Feminista, empoderada, defensora de minorias, o longa-metragem exalta uma Hebe bem diferente da figura autocentrada, fútil e conservadora, que muitos conheceram.

Para surpresa geral, apesar da enorme campanha de marketing, a reinvenção de Hebe não empolgou. O filme dirigido por Mauricio Farias e roteiro de Carolina Kotscho foi uma decepção nas bilheterias (112 mil ingressos em quatro semanas de exibição).

Além do filme, a Globo produziu uma minissérie com 10 episódios, planejada originalmente para exibição na TV em janeiro de 2020. Em novembro do ano passado, porém, a emissora decidiu lançar o programa diretamente no Globoplay, o que ocorreu em dezembro.

Somente agora, na última semana de julho de 2020, no meio da pandemia de coronavírus, a minissérie chegou à TV. E ela é menos decepcionante que o filme, ainda que permaneça decidida a apresentar uma versão heroica, com poucas nuances, da personagem.

O segundo episódio, exibido nesta quinta-feira (06), apresenta com mais detalhes do que no filme a afinidade de Hebe com Paulo Maluf. É um bom exemplo de como há uma preocupação em limpar a imagem da apresentadora.

Em primeiro lugar, o sobrenome Maluf não é mencionado em momento algum. Um espectador menos informado que veja aquele político chamado Paulo e sua mulher Silvia jantando na noite de Natal na casa de Hebe pode não fazer ideia de quem seja.

Antes do jantar, arrumando a árvore de Natal, o filho Marcelo fala sobre Maluf, também sem mencionar o sobrenome: "Todo mundo diz que ele é bandido". Hebe responde: "É maldade, meu filho. Eu acredito nele". "Tem certeza?", pergunta o filho. "Tenho. E sabe de uma coisa: cada um vota em quem quiser. O meu voto é dele".

E fica por isso mesmo.
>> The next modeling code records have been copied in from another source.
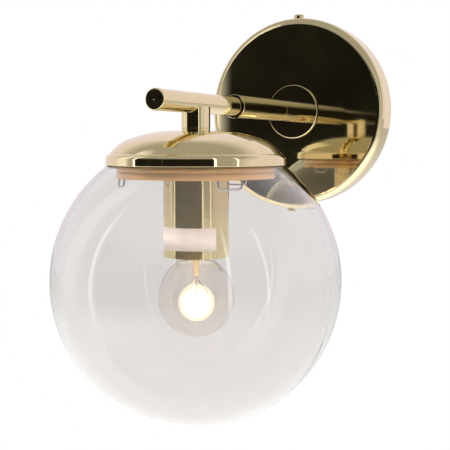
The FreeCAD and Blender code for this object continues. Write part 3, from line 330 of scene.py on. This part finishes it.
class SconceStage(bpy.types.PropertyGroup):
    """Camera and light."""

    lens: bpy.props.FloatProperty(
        name="Lens", description="Focal length on a 36 mm wide sensor", default=67.24, min=10)
    camera_place: bpy.props.FloatVectorProperty(
        name="Camera", description="Place of the camera", subtype="TRANSLATION", unit="LENGTH", size=3,
        default=(0.25716, -0.62531, -0.02611))
    camera_turn: bpy.props.FloatProperty(
        name="Turn", description="Camera's turn about the vertical", subtype="ANGLE", default=math.radians(27.625))
    camera_tilt: bpy.props.FloatProperty(
        name="Tilt", description="How far the camera looks down", subtype="ANGLE", default=math.radians(5.392))
    tent_turn: bpy.props.FloatProperty(
        name="Tent turn", description="Where the surround's darker part is, turned from the front to the right",
        subtype="ANGLE", default=math.radians(8))
    tent_lean: bpy.props.FloatProperty(
        name="Tent lean", description="Height of the middle of the surround's darker part", subtype="ANGLE",
        default=math.radians(38))
    bulb_light: bpy.props.FloatProperty(
        name="Bulb light", description="Power of the lit bulb", default=1.2, min=0)
    glare: bpy.props.FloatProperty(
        name="Glare", description="Power of the glare round the filament", default=0.04, min=0)
    glare_steps: bpy.props.IntProperty(
        name="Glare steps", description="Lamps that the glare fades out over", default=6, min=1, max=6)
    glare_drop: bpy.props.FloatProperty(
        name="Glare drop", description="Middle of the glare below the filament", unit="LENGTH", default=3 * MM)
    glare_radius: bpy.props.FloatProperty(
        name="Glare radius", description="Where the glare has faded out", unit="LENGTH", default=15.5 * MM)
    floor_drop: bpy.props.FloatProperty(
        name="Floor", description="Floor below the arm's axis", unit="LENGTH", default=0.55)


# ---------------------------------------------------------------- stage

WHITE = linear("#FFFFFF")
FLOOR_REACH = 6.0
TENT_COLOURS = linear("#F7ECF4"), linear("#B4B2AE")
TENT_FADE = 0.47, 0.66
"""Where the surround goes from its bright colour to its dark one, 0 behind the dark part and 1 in its middle."""
DARK_CARDS = (("dark_card_left", -30, 0.62), ("dark_card_middle", 8, 0.62), ("dark_card_right", 38, 0.5))
"""Name, azimuth in degrees from the front towards the right, and width in metres."""
DARK_CARD_DISTANCE, DARK_CARD_HEIGHT = 0.85, 1.0
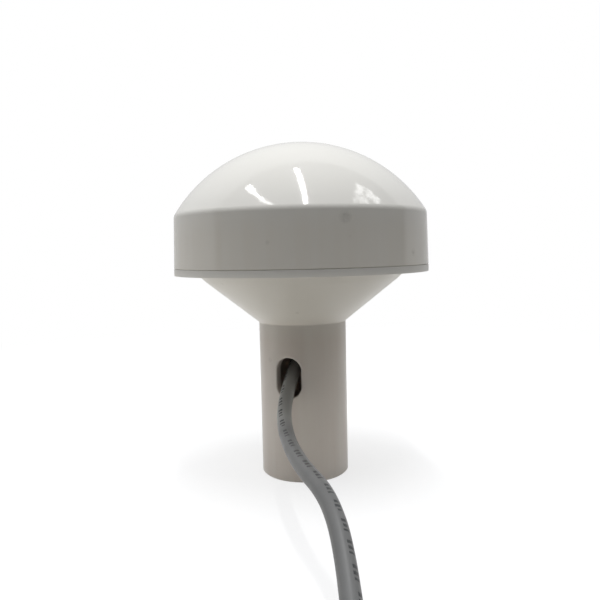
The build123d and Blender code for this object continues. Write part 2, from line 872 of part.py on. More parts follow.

Depois da ceia, marcada por uma piada de mau gosto contada por Hebe, a apresentadora faz um brinde ao amigo político: "Eu gostaria de fazer um brinde ao senhor, nosso futuro candidato à presidência do Brasil". O político responde: "Só se a senhora aceitar ser a minha senadora".

Hebe, então, diz, em tom heroico: "Que isso! Não, senhor. Eu conheço meus limites. Eu agradeço, mas eu posso ser mais útil para o Brasil com um microfone nas mãos".

Ao lançar o filme, Carolina Kotscho defendeu o recorte escolhido dizendo: "A doença atual é achar que todo mundo cabe numa caixinha. E a Hebe é a prova de que isso apequena o mundo. Ela fez campanha para o Maluf, sim. Mas também se emocionou ao entrevistar a (ex-presidente) Dilma Rousseff. Essas contradições a tornam humana".

Na verdade, não há contradição alguma aí. Hebe apoiou Maluf por décadas, mesmo diante de inúmeras acusações de superfaturamento em obras, corrupção e envio de recursos para paraísos fiscais. E nunca achou que precisasse justificar esta afinidade.

Empossada presidente em janeiro de 2011, Dilma deu entrevistas para Ana Maria Braga e Hebe nos primeiros meses de seu governo, em março de 2011, num esforço de mostrar uma imagem mais humanizada. Para Hebe, a conversa com a presidente foi um dos trunfos da estreia de seu programa na RedeTV!, num momento em que ela estava fragilizada e muitos questionavam se daria certo a experiência no novo canal.

Espero que tenha ficado claro que não estou aqui discutindo o talento e as qualidades de Hebe como comunicadora. Nem de longe. Era um fenômeno. Tinha estilo próprio e foi inimitável. Estou questionando este esforço tanto do filme quanto da série de transformar uma figura complexa e contraditória em algo muito diferente do que ela foi.